I am trying to transform a dictionary into SPARK dataframe. But it is appending all my values to a single row. For my final result I want to have a SPARK dataframe containing 3 rows corresponding to each unique_survey_id.
Write a PySpark code for the same.
inferenced_df=
{
**'unique_survey_id'**: ['0001', '0002', '0003'],
'**verbatim**': ["My name is John", "I am 23 yrs old, "I live in US"],
'**classification_critical_process_fg**': [0, 0, 0],
'**reason_critical_process_fg**': [**{**"Customer's Issue": "I wish there were more providers ", 'Status of Resolution': 'Unresolved', "Verbatim chunk explaining customer's efforts": '', 'Reason for classification': "Although the issue is unresolved, So flag is 0"**}**,
**{**"Customer's Issue": 'I am trying to make a payment', 'Status of Resolution': 'Unresolved', "Verbatim chunk explaining customer's efforts": '', 'Reason for classification': "Although the issue is unresolved So flag is 0"**}**,
**{**"Customer's Issue": '', 'Status of Resolution': '', "Verbatim chunk explaining customer's efforts": '', 'Reason for classification': 'The review does not mention any issue or negative experience.

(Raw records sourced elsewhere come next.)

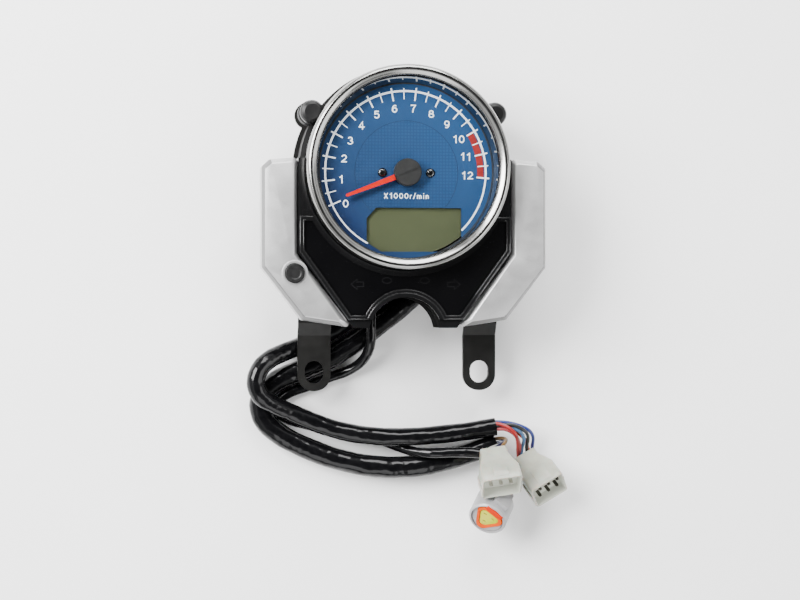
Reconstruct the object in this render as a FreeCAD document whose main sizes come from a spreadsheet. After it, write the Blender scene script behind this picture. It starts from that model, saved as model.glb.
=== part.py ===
import FreeCAD, Part
import math
import os
import re
import Sketcher

# Motorcycle instrument cluster: a round tachometer with a liquid crystal window, an indicator
# panel below it, two side covers, a mounting bracket and a wiring harness with three connectors.
# Millimetres. The origin is on the can's axis at its back, +Z points to the rider and +Y is up
# on the dial. The needle's axis is a little below the can's, at axis_y. The can lies on its back
# at Z = 0.

SIZES = {
    # round can and dial
    "can_outer": 48.5, "can_inner": 46.3, "can_floor": 2.5, "can_rim": 51.7,
    "flange_outer": 51.7, "flange_low": 48.0,
    "bezel_outer": 53.0, "bezel_inner": 52.0, "bezel_low": 46.8, "bezel_top": 66.0,
    "bezel_eye": 47.1, "lens_low": 60.9, "lens_thick": 2.5,
    "dial_thick": 0.8, "dial_eye": 45.6, "reflector_top": 60.1,
    "window_left": -21.0, "window_right": 29.2, "window_top": -20.4, "window_low": -43.4,
    "glass_low": 48.0, "glass_thick": 2.4,
    # movement
    "axis_y": -2.1, "needle_root": 1.5, "needle_tip": 0.75,
    "board_low": 38.4, "board_thick": 1.6, "board_outer": 45.9,
    "shaft_radius": 0.75, "bush_bore": 0.79, "shaft_low": 17.4, "shaft_top": 58.5,
    "rotor_radius": 8.5, "hub_radius": 7.2, "hub_low": 54.8, "hub_top": 59.6,
    "needle_reach": 34.7, "needle_low": 56.0, "needle_thick": 1.3, "needle_rest": 201.0,
    # housings and covers
    "housing_low": 21.0, "housing_split": 38.0, "housing_face": 50.0, "housing_wall": 2.2,
    "ring_outer": 55.0, "can_hole": 48.9, "bezel_hole": 53.4,
    "cover_top_y": 6.0, "cover_outer_x": 75.5, "cover_inner_x": 56.8, "cover_face": 50.0,
    "cover_low": 34.0, "cover_skin": 2.0, "cover_gap": 0.3,
    "notch_y": -86.6, "notch_radius": 19.4, "lobe_y": -83.4,
    "panel_top_y": -27.6, "panel_side_x": 53.2, "panel_low": 48.6, "panel_thick": 1.8,
    # reset button
    "button_x": -58.4, "button_y": -54.7, "button_radius": 5.0, "button_top": 52.2,
    "button_travel": 1.2,
    # bracket and dampers
    "plate_low": 17.9, "plate_thick": 3.0, "tab_low": 13.8, "tab_x": 45.1, "tab_width": 17.8,
    "tab_bend_y": -88.7, "tab_rise_y": -82.0, "tab_hole_y": -107.6, "tab_hole_radius": 5.1,
    "tab_slot": 12.1, "ear_x": 48.8, "ear_y": 30.1, "ear_radius": 6.6, "ear_top": 38.0,
    "damper_radius": 6.2, "damper_top": 46.6,
    # harness
    "gland_left": -12.0, "gland_right": 29.0, "gland_face": -51.0,
    "sleeve_a": 10.0, "sleeve_b": 12.0, "sleeve_c": 5.6, "lead": 1.7, "strand_pitch": 1.9,
}

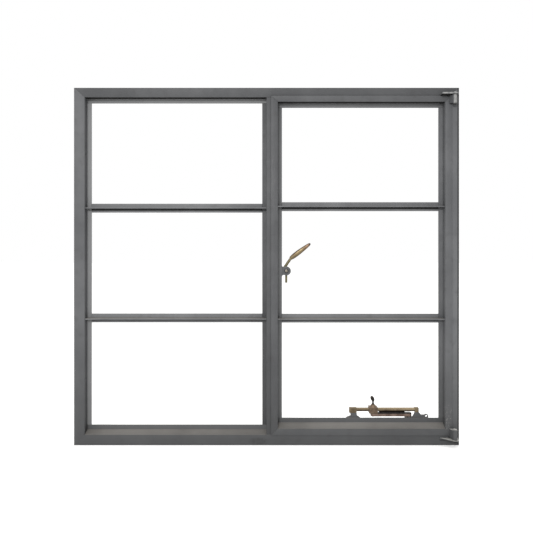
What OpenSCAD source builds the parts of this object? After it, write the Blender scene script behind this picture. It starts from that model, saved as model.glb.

So the flag is 0'**}**],
'**classification_critical_technical_fg**': ['No', 'No', 'No'],
'**reason_critical_technical_fg**': ['The review mentions difficulty in finding provider.', 'The review mentions an unresolved issue ', 'The review does not mention any technical issues'],
'**classification_critical_crc_escalation_fg**': ['Yes', 'Yes', 'No'],
'**reason_critical_crc_escalation_fg**': ['The customer is expressing frustration.', 'The customer is expressing dissatisfaction', 'The review does not mention any unresolved issues.'],
'**classification_insight_experience_fg**': ['Yes', 'No', 'Yes'],
'**reason_insight_experience_fg**': ["The review mentions a suggestion", 'The review mentions an unresolved', "The review explicitly mentions positive feedback"],
'**classification_insight_process_fg**': [0, 0, 0],
'**reason_insight_process_fg**': [**{**"Customer's Issue": "I need a diabetic eye exam ", 'Status of Resolution': 'Unresolved', "Verbatim chunk explaining customer's efforts": '', 'Reason for classification': 'Customer has just stated the issue.**}**, **{**"Customer's Issue": 'I am trying to make a payment ', 'Status of Resolution': 'Unresolved', "Verbatim chunk explaining customer's efforts": '', 'Reason for classification': 'Customer has just stated the issue.**}**,**{**"Customer's Issue": '', 'Status of Resolution': '', "Verbatim chunk explaining customer's efforts": '', 'Reason for classification': "The customer review does not mention any issue or negative experience."**}**]
}
Current Output
The code is:
from pyspark.sql.types import StructType, StructField, StringType
def alerts_inference(inferenced_df) :
schema = StructType([
StructField("unique_survey_id", StringType(), True),
StructField("verbatim", StringType(), True),
StructField("classification_critical_crc_escalation_fg", StringType(), True),
StructField("reason_critical_crc_escalation_fg", StringType(), True),
StructField("classification_critical_technical_fg", StringType(), True),
StructField("reason_critical_technical_fg", StringType(), True),
StructField("classification_critical_process_fg", StringType(), True),
StructField("reason_critical_process_fg", StringType(), True),
StructField("classification_insight_experience_fg", StringType(), True),
StructField("reason_insight_experience_fg", StringType(), True),
StructField("classification_insight_process_fg", StringType(), True),
StructField("reason_insight_process_fg", StringType(), True)
])
inferenced_df = spark.createDataFrame([inferenced_df],schema)
return inferenced_df
**EXPECTED O/P**: A dataframe containing 3 rows corresponding to each unique_survey_id and its corresponding columns.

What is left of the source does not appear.